Consumer Confidence Falls as Inflation Expectations Rise

American Consumers Are Less Confident and Worried Inflation Is Climbing

Aryana Kheradvar, Jacob Shabanie

8/17/20252 min read

Americans are sounding more uneasy about the economy. Consumer sentiment slipped in August, and inflation expectations are rising fast. That shift matters more than headlines suggest—especially since it exposes a deeper tension between daily life and policy decisions.

In August, the University of Michigan’s Consumer Sentiment Index dropped to 58.6 from 61.7 in July. Experts had forecast the index to move up to 62.0. What hit consumers most was the cost of durable goods—big ticket items like appliances and electronics. Their confidence in these purchases fell sharply. At the same time short term inflation expectations climbed from 4.5 percent to 4.9 percent. Long term expectations also rose, from 3.4 percent to 3.9 percent. That jump signals that Americans are bracing for higher prices, not just now but ahead too reuters.com.

Here is where it gets interesting. Sentiment trends don’t move policy directly. But they do influence it. Low morale and expectations of continued price rises shape how people spend, borrow, and plan. If consumers stop buying durable goods or delay wants like cars or appliances, it can slow growth—while still keeping inflation alive through price expectations.

What makes this tricky for policymakers is that consumer expectations can become self fulfilling. If enough people expect inflation to stay high, businesses may have room to raise prices further. That could keep inflation from falling even if economic growth slows, forcing central bankers into tight spots.

So here is the deep dive: why inflation expectations matter more than actual inflation today.

Measured inflation moves slowly. It might tick up or down modestly month to month. But expectations can shift quickly—linked to media stories, personal prices, or even social chatter. When expectations rise they can anchor firmly, making it harder to lower inflation even when conditions improve.

That matters because the Fed watches not only core metrics but also expectations. Even if actual inflation cools, rising expectations can delay policy easing. The result—the economy stays sluggish longer.

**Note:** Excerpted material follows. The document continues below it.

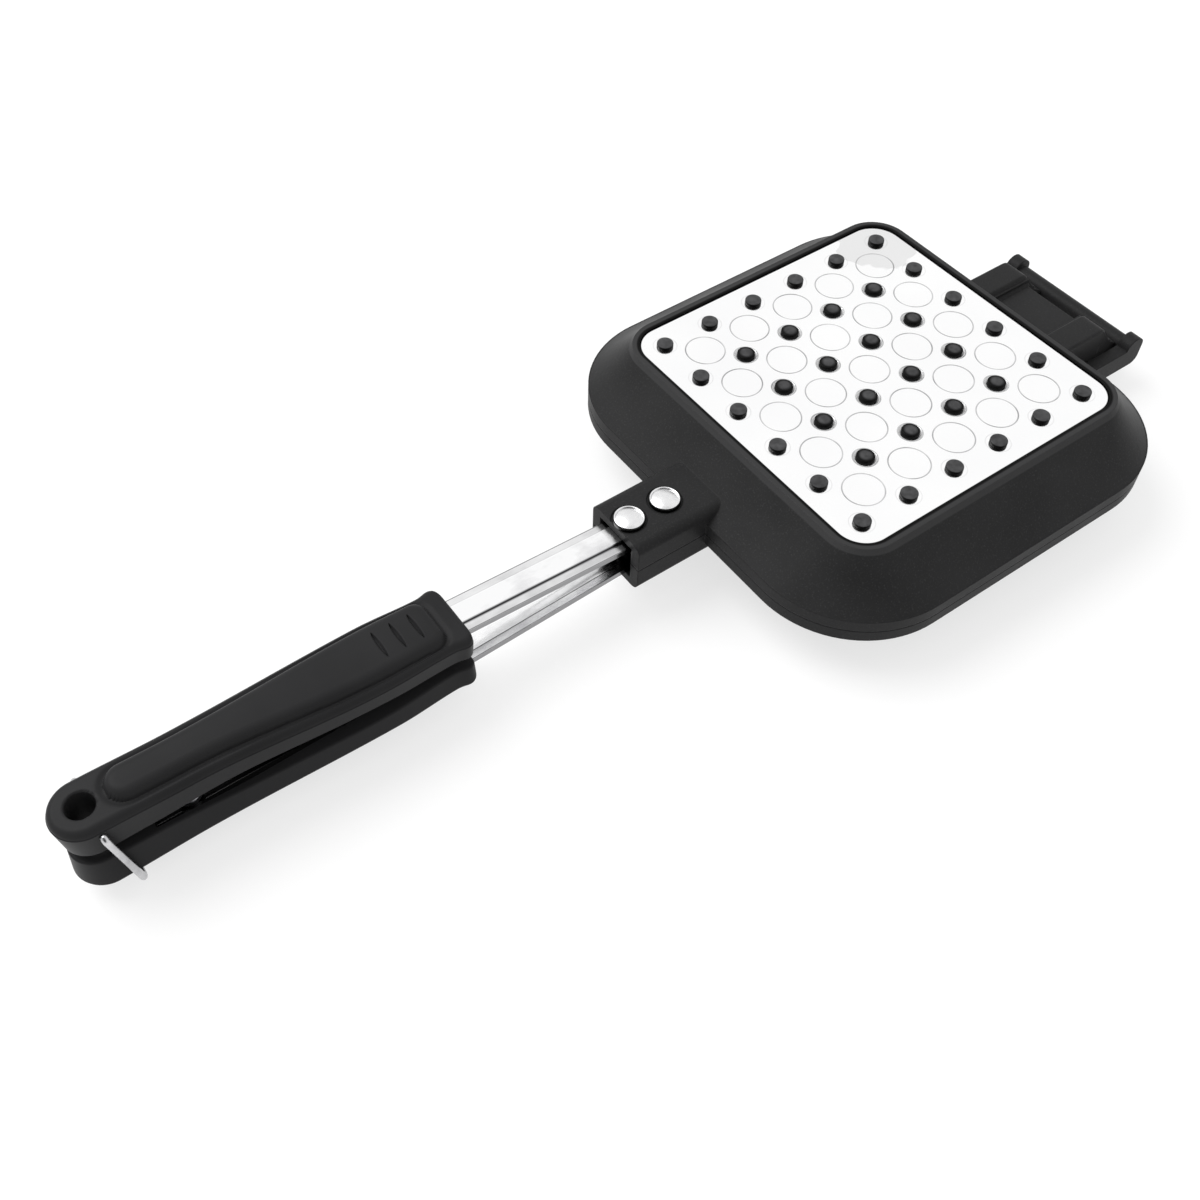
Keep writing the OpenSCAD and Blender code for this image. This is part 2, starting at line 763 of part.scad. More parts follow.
// Pan-head screw driven from the parting side through the arm
module screw(s) {
    head_r = screw_head_d / 2;
    difference() {
        union() {
            post(s, screw_d, arm_bottom - snug, grip_arm_z + insert_l - 0.8);
            post(s, screw_head_d, arm_bottom - screw_head_h + 0.6, arm_bottom);
            translate([-s, 0, arm_bottom - screw_head_h])
                cylinder(r1 = head_r - 0.6, r2 = head_r, h = 0.6 + snug);
        }
        for (a = [0, 90])
            translate([-s, 0, arm_bottom - screw_head_h])
                rotate([0, 0, a])
                    cube([0.6 * screw_head_d, 0.9, 2], center = true);
    }
}

// ---- Latch ----

// Quarter bend of the wire in the YZ plane, from the angle a, with its centre at y and z
module wire_bend(y, z, r, a) {
    translate([0, y, z])
        rotate([90, 0, 90])
            rotate([0, 0, a])
                rotate_extrude(angle = 90)
                    translate([r, 0])
                        circle(d = wire_d, $fn = 32);
}

// Straight stretch of the wire along Y
module wire_across(y0, y1, z) {
    translate([0, y1, z])
        rotate([90, 0, 0])
            cylinder(d = wire_d, h = y1 - y0, $fn = 32);
}

// The bail hangs from its pivot at the origin, with the cross wire straight below
module bail() {
    top_r = 0.6 * wire_d;
    low_r = 1.1 * wire_d;
    pin_y = leg_y - top_r;
    for (s = [0, 1])
        mirror([0, s, 0]) {
            wire_across(pin_y - pin_l, pin_y, 0);
            wire_bend(pin_y, -top_r, top_r, 0);
            translate([0, leg_y, low_r - latch_r])
                cylinder(d = wire_d, h = latch_r - low_r - top_r, $fn = 32);
            wire_bend(leg_y - low_r, low_r - latch_r, low_r, -90);
        }
    wire_across(low_r - leg_y, leg_y - low_r, -latch_r);
}

// Holes in the grip's sides for the wire ends
module pivot_holes() {
    depth = leg_y - 0.6 * wire_d - pin_l - 0.2;
    for (s = [0, 1])
        mirror([0, s, 0])
            translate([-pivot_at, depth + tail_w, pivot_h])
                rotate([90, 0, 0])
                    cylinder(d = wire_d + 2 * pin_gap, h = tail_w);
}

// ---- Placing the two halves ----

module upper_half() {
    translate([pan_x, 0, rest_h])
        children();
}

module lower_half() {
    upper_half()
        mirror([0, 0, 1])
            children();
}

module lower_pan() { color(CAST) lower_half() pan() hinge_cradle(); }
module lower_heat_plate() { color(PLATE) lower_half() heat_plate(); }
module lower_arm() { color(CHROME) lower_half() arm(); }
module lower_front_rivet() { color(RIVET) lower_half() rivet(front_rivet_at); }
module lower_rear_rivet() { color(RIVET) lower_half() rivet(rear_rivet_at); }
module lower_grip() { color(GRIP) lower_half() grip(); }
module lower_front_insert() { color(BRASS) lower_half() insert(front_screw_at); }
module lower_rear_insert() { color(BRASS) lower_half() insert(rear_screw_at); }
module lower_front_screw() { color(CHROME) lower_half() screw(front_screw_at); }
module lower_rear_screw() { color(CHROME) lower_half() screw(rear_screw_at); }

module upper_pan() { color(CAST) upper_half() pan() hinge_tab(); }
module upper_heat_plate() { color(PLATE) upper_half() heat_plate(); }
module upper_arm() { color(CHROME) upper_half() arm(); }
module upper_front_rivet() { color(RIVET) upper_half() rivet(front_rivet_at); }
module upper_rear_rivet() { color(RIVET) upper_half() rivet(rear_rivet_at); }
module upper_grip() { color(GRIP) upper_half() grip() pivot_holes(); }
module upper_front_insert() { color(BRASS) upper_half() insert(front_screw_at); }
module upper_rear_insert() { color(BRASS) upper_half() insert(rear_screw_at); }
module upper_front_screw() { color(CHROME) upper_half() screw(front_screw_at); }
module upper_rear_screw() { color(CHROME) upper_half() screw(rear_screw_at); }

module wire_latch() {
    color(CHROME)
        upper_half()
            translate([-pivot_at, 0, pivot_h])
                rotate([0, -latch_lean, 0])
                    bail();
}

lower_pan();
lower_heat_plate();
lower_arm();
lower_front_rivet();
lower_rear_rivet();
lower_grip();
lower_front_insert();
lower_rear_insert();
lower_front_screw();
lower_rear_screw();
upper_pan();
upper_heat_plate();
upper_arm();
upper_front_rivet();
upper_rear_rivet();
upper_grip();
upper_front_insert();
upper_rear_insert();
upper_front_screw();
upper_rear_screw();
wire_latch();
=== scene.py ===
"""Looks of a double-sided pie iron, dressed over its packed CAD model.

X runs from the grips (-X) to the hinge (+X) and Z is up, in metres. A place on a half is given
as in the CAD: s is the distance from the middle of the plate along the handle, y goes across,
and z is the height above the parting plane, away from the other half. These are millimetres.
"""

import math
from types import SimpleNamespace

import bpy
import numpy as np
from mathutils import Matrix, Vector


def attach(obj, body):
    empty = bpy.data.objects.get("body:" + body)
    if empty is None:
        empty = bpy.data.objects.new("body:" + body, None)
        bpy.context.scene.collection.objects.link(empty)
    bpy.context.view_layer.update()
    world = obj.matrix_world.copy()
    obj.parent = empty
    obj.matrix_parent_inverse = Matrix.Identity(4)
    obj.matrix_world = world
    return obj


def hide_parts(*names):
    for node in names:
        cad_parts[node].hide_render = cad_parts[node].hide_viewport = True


bl_info = {
    "name": "Pie Iron Looks",
    "version": (1, 0, 0),
    "blender": (4, 5, 0),
    "location": "View3D > Sidebar > Pie Iron",
    "description": "Dresses the pans, heat plates, arms, grips and latch of a pie iron",
    "category": "Object",
}

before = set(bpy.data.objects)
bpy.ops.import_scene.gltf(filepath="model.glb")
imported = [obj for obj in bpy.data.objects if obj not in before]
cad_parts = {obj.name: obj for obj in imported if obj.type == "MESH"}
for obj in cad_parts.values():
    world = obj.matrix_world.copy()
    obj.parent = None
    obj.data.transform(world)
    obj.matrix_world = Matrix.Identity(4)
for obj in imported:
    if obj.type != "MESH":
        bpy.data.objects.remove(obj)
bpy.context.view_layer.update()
HALVES = ("lower", "upper")

# What the looks follow in the CAD model, in millimetres.
PAN_X = 82.5  # X of the middle of the plate
PARTING_Z = 20.3
PLATE_TOP = 19.05
PLATE_HALF = 53.0
PLATE_CORNER = 9.0
STUD_PITCH = 18.0
CORNER_STUD = 45.0
RIVET_AT = 92.3
RIVET_PITCH = 13.1
SOCKET_MOUTH = 97.0
GRIP_START = 152.0
CHANNEL_END = 247.1
PAD_AT = 248.4  # middle of the thumb pad's round rear end
PIVOT_AT = 259.2
PIVOT_H = 10.0
TAIL_AT = 260.6  # middle of the hanging hole and of the tail's round
HOLE_R = 3.9
SCREWS_AT = (190, 236)


# ---- Small helpers ----


def settings(name):
    """The property group of that name on the scene."""
    return getattr(bpy.context.scene, name)


def lengths(name):
    """The lengths of the property group of that name, in millimetres."""
    group = settings(name)
    names = [p.identifier for p in group.bl_rna.properties if getattr(p, "unit", "") == "LENGTH"]
    return SimpleNamespace(**{n: round(1000 * getattr(group, n), 4) for n in names})


def nodes_named(ending):
    """CAD nodes of both halves whose name ends so."""
    return [o for n, o in sorted(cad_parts.items()) if n.endswith(ending)]


def eased(keys, s):
    """Value at s between key points (place, value), eased by t*t*(3 - 2*t) in each stretch."""
    s = np.asarray(s, float)
    out = np.full(s.shape, float(keys[0][1]))
    for (a, va), (b, vb) in zip(keys, keys[1:]):
        t = np.clip((s - a) / (b - a), 0, 1)
        out = np.where(s > a, va + (vb - va) * t * t * (3 - 2 * t), out)
    return out


def to_row(points, half):
    """Points (s, y, z) of a half, in mm, as row-frame points in metres."""
    sign = 1 if half == "upper" else -1
    p = np.asarray(points, float)
    out = np.empty_like(p)
    out[..., 0] = PAN_X - p[..., 0]
    out[..., 1] = p[..., 1]
    out[..., 2] = PARTING_Z + sign * p[..., 2]
    return out / 1000


def grid_faces(rows, cols, wrap):
    """Quads of a grid of rows by cols points. wrap joins the last column to the first."""
    i = np.arange(rows - 1)[:, None]
    j = np.arange(cols if wrap else cols - 1)[None, :]
    k = (j + 1) % cols
    quads = np.stack([i * cols + j, i * cols + k, (i + 1) * cols + k, (i + 1) * cols + j], -1)
    return quads.reshape(-1, 4)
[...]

Consumers seemed to signal that shift in August. Their sentiment dropped, their expectations rose. That imbalance matters more than a single percentage point. It reflects belief and perception, not just numbers.

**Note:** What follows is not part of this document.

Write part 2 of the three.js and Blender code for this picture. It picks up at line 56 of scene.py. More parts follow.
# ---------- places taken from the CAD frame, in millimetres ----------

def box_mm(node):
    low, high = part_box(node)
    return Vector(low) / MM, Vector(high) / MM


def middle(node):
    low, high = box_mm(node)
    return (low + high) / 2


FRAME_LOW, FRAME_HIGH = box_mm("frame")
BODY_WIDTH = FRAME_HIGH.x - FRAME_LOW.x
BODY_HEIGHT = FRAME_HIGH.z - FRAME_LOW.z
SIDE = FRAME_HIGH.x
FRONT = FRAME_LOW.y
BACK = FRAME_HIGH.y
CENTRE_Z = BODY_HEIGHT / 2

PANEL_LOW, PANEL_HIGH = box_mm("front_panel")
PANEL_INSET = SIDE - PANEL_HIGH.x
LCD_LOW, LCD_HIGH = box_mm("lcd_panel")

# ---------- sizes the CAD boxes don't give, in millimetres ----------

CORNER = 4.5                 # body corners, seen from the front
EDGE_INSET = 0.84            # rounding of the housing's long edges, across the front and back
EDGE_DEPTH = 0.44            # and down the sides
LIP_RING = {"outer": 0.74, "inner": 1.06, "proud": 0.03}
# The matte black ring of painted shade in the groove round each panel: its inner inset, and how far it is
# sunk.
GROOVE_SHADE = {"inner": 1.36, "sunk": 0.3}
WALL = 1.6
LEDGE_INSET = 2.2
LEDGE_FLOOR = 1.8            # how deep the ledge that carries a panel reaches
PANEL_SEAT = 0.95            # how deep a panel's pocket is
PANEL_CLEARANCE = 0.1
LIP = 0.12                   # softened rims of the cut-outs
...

Here is what you should track next.

New data on consumer prices especially for durable goods and services will tell us if expectations match reality. Job growth reports will show how much support consumers have for spending. If sentiment stays weak while expectations rise, it could push the Fed to remain cautious.

Consumers are wary. They sense that prices may not drop soon. And if that belief takes hold, it can carry the economy—even if daily inflation moves modestly. That is the story behind today’s data.